[Work to be completed]:
From the line containing "add(flat_run(BEND_1, BEND_2, crease_3, crease_4, TURN_Z))" through the line containing "for corner in", retype each line exactly; include both end lines and nothing beyond them.

───

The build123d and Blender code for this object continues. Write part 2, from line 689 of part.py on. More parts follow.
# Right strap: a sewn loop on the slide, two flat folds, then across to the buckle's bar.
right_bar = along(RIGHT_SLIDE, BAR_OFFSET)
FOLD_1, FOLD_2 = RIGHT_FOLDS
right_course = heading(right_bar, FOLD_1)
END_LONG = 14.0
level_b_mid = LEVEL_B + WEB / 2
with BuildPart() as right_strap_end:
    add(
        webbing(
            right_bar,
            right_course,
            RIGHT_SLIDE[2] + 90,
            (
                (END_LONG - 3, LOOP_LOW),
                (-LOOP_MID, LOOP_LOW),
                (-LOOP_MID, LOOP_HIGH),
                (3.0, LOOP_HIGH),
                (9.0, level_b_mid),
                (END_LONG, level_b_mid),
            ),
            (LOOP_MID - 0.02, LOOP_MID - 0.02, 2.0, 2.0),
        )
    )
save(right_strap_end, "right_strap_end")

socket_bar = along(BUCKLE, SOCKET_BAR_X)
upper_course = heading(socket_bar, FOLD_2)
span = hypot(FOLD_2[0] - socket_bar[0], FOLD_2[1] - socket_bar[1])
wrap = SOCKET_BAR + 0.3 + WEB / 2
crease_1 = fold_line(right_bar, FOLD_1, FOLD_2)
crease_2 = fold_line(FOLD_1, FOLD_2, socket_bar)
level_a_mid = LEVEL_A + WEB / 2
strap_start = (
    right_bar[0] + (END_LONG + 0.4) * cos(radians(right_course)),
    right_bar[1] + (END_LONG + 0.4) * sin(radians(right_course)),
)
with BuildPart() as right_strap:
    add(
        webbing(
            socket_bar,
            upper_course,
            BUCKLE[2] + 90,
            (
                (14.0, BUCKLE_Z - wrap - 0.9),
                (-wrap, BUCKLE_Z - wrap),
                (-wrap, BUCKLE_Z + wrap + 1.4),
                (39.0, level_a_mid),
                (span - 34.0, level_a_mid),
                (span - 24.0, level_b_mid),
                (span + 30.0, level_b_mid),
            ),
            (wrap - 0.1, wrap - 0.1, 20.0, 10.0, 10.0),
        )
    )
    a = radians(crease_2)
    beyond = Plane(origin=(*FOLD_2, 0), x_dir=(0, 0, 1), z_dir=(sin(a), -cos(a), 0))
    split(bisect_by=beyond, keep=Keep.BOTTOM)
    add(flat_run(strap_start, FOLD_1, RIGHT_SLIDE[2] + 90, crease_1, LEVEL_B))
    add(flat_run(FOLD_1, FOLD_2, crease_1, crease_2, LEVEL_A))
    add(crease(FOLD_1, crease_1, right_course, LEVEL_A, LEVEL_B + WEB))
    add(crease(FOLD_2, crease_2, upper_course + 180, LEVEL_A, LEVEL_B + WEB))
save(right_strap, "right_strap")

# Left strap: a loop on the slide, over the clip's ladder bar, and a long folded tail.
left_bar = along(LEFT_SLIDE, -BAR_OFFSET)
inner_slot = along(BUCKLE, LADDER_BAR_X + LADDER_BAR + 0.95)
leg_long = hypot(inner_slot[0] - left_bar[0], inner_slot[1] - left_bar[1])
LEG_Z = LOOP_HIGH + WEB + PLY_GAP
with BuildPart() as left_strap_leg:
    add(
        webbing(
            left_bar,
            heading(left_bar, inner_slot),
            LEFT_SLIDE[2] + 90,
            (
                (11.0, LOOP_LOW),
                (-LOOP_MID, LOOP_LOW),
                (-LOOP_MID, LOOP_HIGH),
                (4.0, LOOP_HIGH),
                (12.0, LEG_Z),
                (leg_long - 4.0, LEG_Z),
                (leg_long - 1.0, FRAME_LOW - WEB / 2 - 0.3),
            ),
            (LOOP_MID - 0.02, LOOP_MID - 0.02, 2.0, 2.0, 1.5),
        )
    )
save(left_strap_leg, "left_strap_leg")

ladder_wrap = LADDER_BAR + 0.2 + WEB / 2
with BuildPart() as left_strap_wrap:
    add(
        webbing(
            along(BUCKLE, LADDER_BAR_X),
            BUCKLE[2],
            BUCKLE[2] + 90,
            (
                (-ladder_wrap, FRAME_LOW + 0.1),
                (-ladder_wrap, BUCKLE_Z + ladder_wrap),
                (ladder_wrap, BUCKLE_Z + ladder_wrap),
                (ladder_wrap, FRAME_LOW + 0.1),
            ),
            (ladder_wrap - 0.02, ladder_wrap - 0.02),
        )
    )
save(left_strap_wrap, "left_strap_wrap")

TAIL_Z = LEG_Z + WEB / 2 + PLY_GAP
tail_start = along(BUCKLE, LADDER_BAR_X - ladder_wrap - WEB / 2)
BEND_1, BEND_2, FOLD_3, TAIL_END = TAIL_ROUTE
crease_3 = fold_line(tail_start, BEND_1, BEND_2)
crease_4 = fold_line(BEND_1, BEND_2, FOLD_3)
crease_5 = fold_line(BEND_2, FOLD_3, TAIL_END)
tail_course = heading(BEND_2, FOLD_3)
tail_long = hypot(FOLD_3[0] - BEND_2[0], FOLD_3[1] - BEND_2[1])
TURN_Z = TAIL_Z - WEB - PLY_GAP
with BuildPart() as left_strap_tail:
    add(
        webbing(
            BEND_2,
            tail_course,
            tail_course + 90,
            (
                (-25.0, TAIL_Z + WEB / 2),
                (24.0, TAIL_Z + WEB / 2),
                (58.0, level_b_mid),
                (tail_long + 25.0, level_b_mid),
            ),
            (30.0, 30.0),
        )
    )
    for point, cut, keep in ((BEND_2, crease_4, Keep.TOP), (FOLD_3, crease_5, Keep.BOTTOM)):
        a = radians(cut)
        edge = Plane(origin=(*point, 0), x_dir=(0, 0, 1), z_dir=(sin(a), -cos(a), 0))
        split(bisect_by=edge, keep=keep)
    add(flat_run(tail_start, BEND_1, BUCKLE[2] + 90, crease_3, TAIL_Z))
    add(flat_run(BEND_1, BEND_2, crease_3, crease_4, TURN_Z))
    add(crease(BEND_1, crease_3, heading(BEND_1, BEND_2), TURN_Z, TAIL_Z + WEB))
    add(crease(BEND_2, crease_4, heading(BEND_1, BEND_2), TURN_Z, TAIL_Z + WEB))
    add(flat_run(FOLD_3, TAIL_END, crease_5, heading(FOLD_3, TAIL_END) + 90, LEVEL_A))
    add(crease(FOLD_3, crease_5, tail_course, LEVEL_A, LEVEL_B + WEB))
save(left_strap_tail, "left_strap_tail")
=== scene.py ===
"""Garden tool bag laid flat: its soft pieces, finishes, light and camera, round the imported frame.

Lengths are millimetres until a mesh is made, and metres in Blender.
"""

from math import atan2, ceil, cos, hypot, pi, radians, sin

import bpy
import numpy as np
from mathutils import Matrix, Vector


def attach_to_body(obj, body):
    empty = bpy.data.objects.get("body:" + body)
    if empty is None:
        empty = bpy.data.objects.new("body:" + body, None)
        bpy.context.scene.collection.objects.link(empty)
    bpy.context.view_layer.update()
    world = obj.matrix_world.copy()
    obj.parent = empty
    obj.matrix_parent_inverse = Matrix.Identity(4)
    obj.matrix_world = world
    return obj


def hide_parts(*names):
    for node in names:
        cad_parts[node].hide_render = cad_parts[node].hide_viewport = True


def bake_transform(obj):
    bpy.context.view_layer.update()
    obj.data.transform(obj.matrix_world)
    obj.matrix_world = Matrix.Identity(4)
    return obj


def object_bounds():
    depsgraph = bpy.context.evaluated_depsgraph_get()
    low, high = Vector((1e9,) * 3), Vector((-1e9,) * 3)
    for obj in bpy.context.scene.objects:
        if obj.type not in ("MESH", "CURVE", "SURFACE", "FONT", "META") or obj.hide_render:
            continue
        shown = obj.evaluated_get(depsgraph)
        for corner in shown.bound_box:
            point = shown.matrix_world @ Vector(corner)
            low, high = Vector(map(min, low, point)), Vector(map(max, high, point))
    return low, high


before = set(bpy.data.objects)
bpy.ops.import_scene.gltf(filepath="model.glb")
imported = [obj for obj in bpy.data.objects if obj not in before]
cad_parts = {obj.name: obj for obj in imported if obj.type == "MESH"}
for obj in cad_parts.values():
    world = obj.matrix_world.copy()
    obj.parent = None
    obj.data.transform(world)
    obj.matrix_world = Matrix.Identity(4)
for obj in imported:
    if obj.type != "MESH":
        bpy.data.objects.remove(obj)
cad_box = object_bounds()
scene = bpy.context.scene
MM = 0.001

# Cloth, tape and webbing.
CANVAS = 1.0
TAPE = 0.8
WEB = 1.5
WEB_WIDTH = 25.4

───

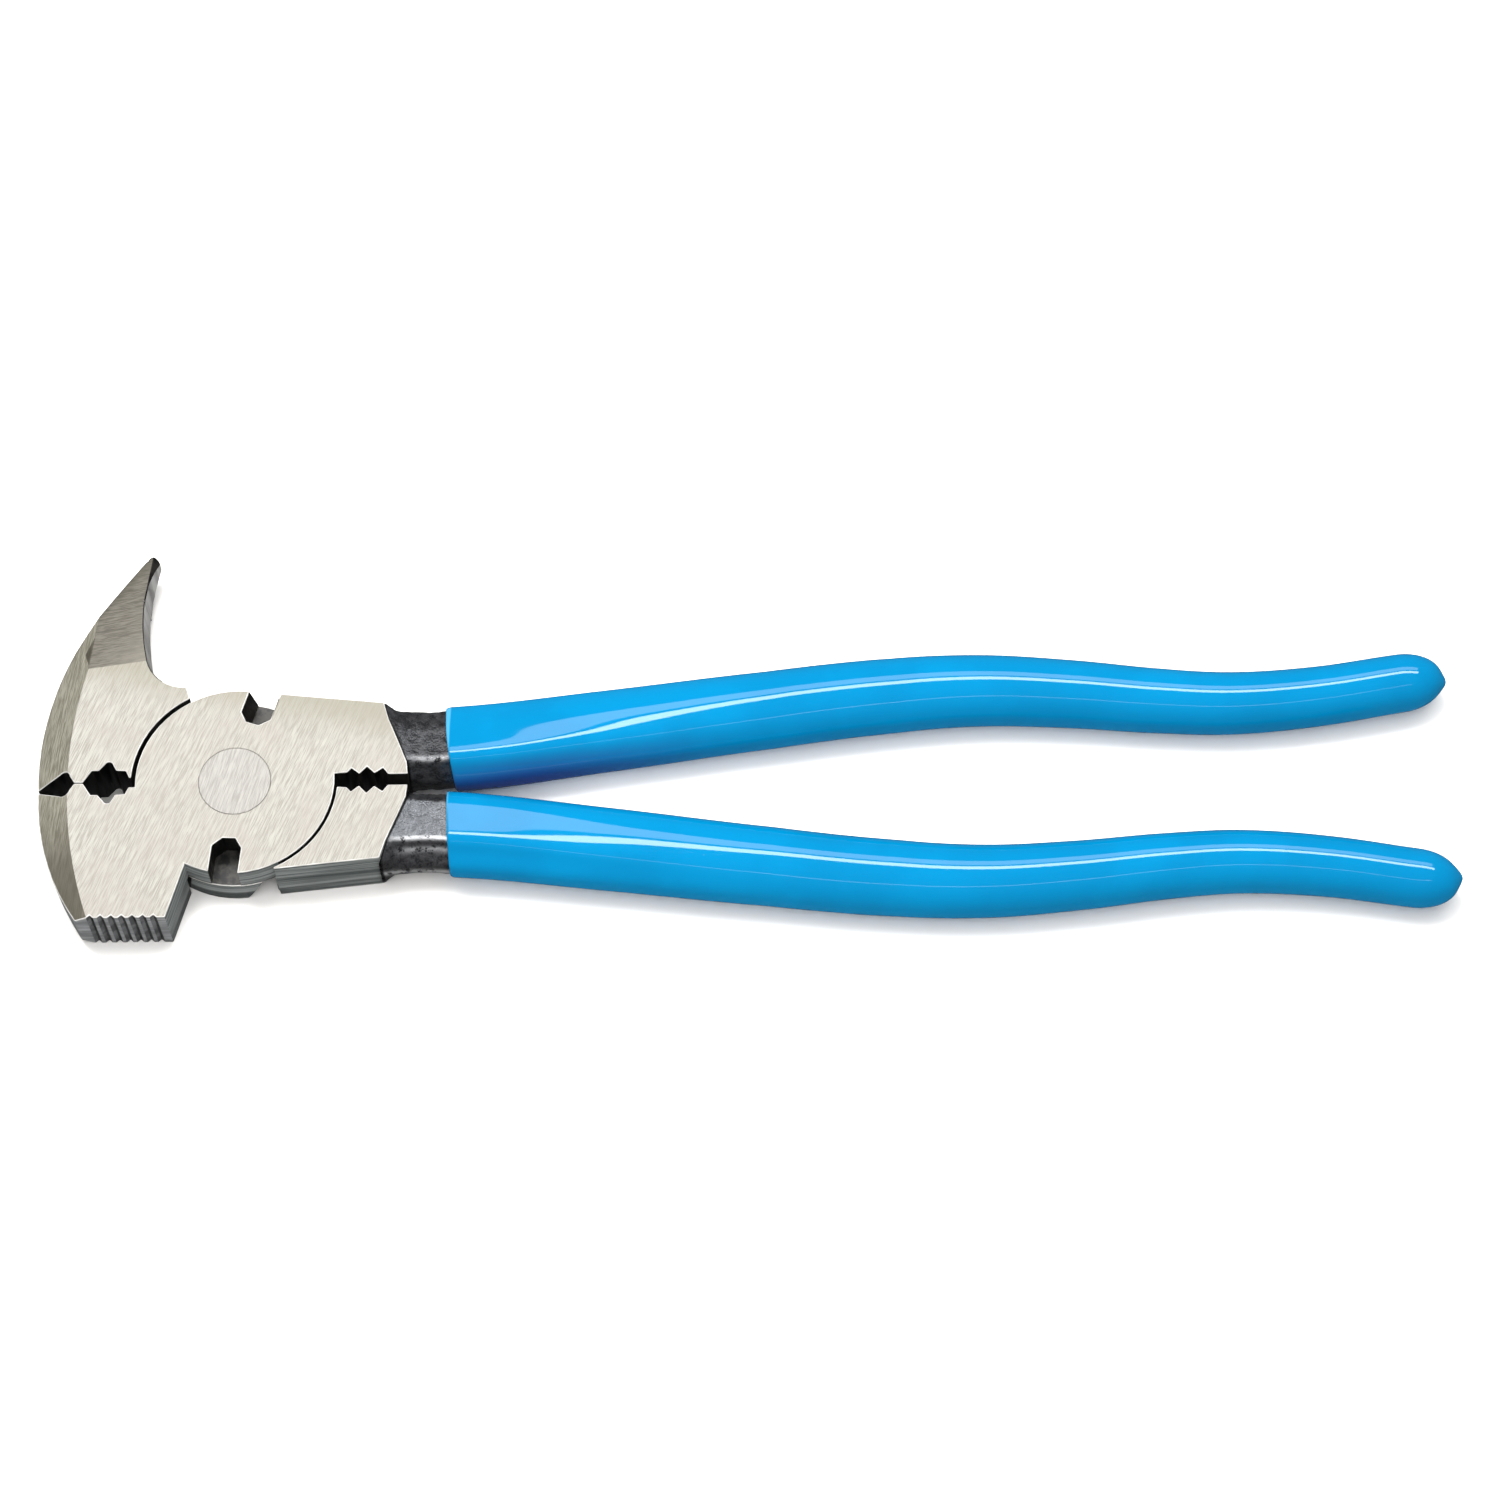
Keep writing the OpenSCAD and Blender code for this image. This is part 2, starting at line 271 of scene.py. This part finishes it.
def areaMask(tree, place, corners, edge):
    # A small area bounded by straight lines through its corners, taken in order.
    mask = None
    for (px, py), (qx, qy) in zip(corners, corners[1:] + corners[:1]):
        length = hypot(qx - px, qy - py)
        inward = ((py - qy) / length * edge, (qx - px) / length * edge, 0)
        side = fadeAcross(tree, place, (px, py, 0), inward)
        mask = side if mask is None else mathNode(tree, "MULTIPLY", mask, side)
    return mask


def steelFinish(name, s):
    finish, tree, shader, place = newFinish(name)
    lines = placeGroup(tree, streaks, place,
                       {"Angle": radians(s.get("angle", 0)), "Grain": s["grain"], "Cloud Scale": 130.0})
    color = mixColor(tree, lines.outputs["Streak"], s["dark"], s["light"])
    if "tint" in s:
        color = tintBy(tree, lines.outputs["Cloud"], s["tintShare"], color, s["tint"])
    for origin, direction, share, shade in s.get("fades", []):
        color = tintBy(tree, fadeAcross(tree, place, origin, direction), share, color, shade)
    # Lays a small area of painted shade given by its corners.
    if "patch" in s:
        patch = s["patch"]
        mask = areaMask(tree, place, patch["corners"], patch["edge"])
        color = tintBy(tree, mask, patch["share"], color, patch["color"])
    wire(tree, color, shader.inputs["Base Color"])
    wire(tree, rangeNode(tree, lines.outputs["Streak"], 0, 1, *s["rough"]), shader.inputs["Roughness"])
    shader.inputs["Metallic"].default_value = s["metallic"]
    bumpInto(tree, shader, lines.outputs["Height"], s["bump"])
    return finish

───

[Result of the task]:
    add(flat_run(BEND_1, BEND_2, crease_3, crease_4, TURN_Z))
    add(crease(BEND_1, crease_3, heading(BEND_1, BEND_2), TURN_Z, TAIL_Z + WEB))
    add(crease(BEND_2, crease_4, heading(BEND_1, BEND_2), TURN_Z, TAIL_Z + WEB))
    add(flat_run(FOLD_3, TAIL_END, crease_5, heading(FOLD_3, TAIL_END) + 90, LEVEL_A))
    add(crease(FOLD_3, crease_5, tail_course, LEVEL_A, LEVEL_B + WEB))
save(left_strap_tail, "left_strap_tail")
=== scene.py ===
"""Garden tool bag laid flat: its soft pieces, finishes, light and camera, round the imported frame.

Lengths are millimetres until a mesh is made, and metres in Blender.
"""

from math import atan2, ceil, cos, hypot, pi, radians, sin

import bpy
import numpy as np
from mathutils import Matrix, Vector


def attach_to_body(obj, body):
    empty = bpy.data.objects.get("body:" + body)
    if empty is None:
        empty = bpy.data.objects.new("body:" + body, None)
        bpy.context.scene.collection.objects.link(empty)
    bpy.context.view_layer.update()
    world = obj.matrix_world.copy()
    obj.parent = empty
    obj.matrix_parent_inverse = Matrix.Identity(4)
    obj.matrix_world = world
    return obj


def hide_parts(*names):
    for node in names:
        cad_parts[node].hide_render = cad_parts[node].hide_viewport = True


def bake_transform(obj):
    bpy.context.view_layer.update()
    obj.data.transform(obj.matrix_world)
    obj.matrix_world = Matrix.Identity(4)
    return obj


def object_bounds():
    depsgraph = bpy.context.evaluated_depsgraph_get()
    low, high = Vector((1e9,) * 3), Vector((-1e9,) * 3)
    for obj in bpy.context.scene.objects:
        if obj.type not in ("MESH", "CURVE", "SURFACE", "FONT", "META") or obj.hide_render:
            continue
        shown = obj.evaluated_get(depsgraph)
        for corner in shown.bound_box:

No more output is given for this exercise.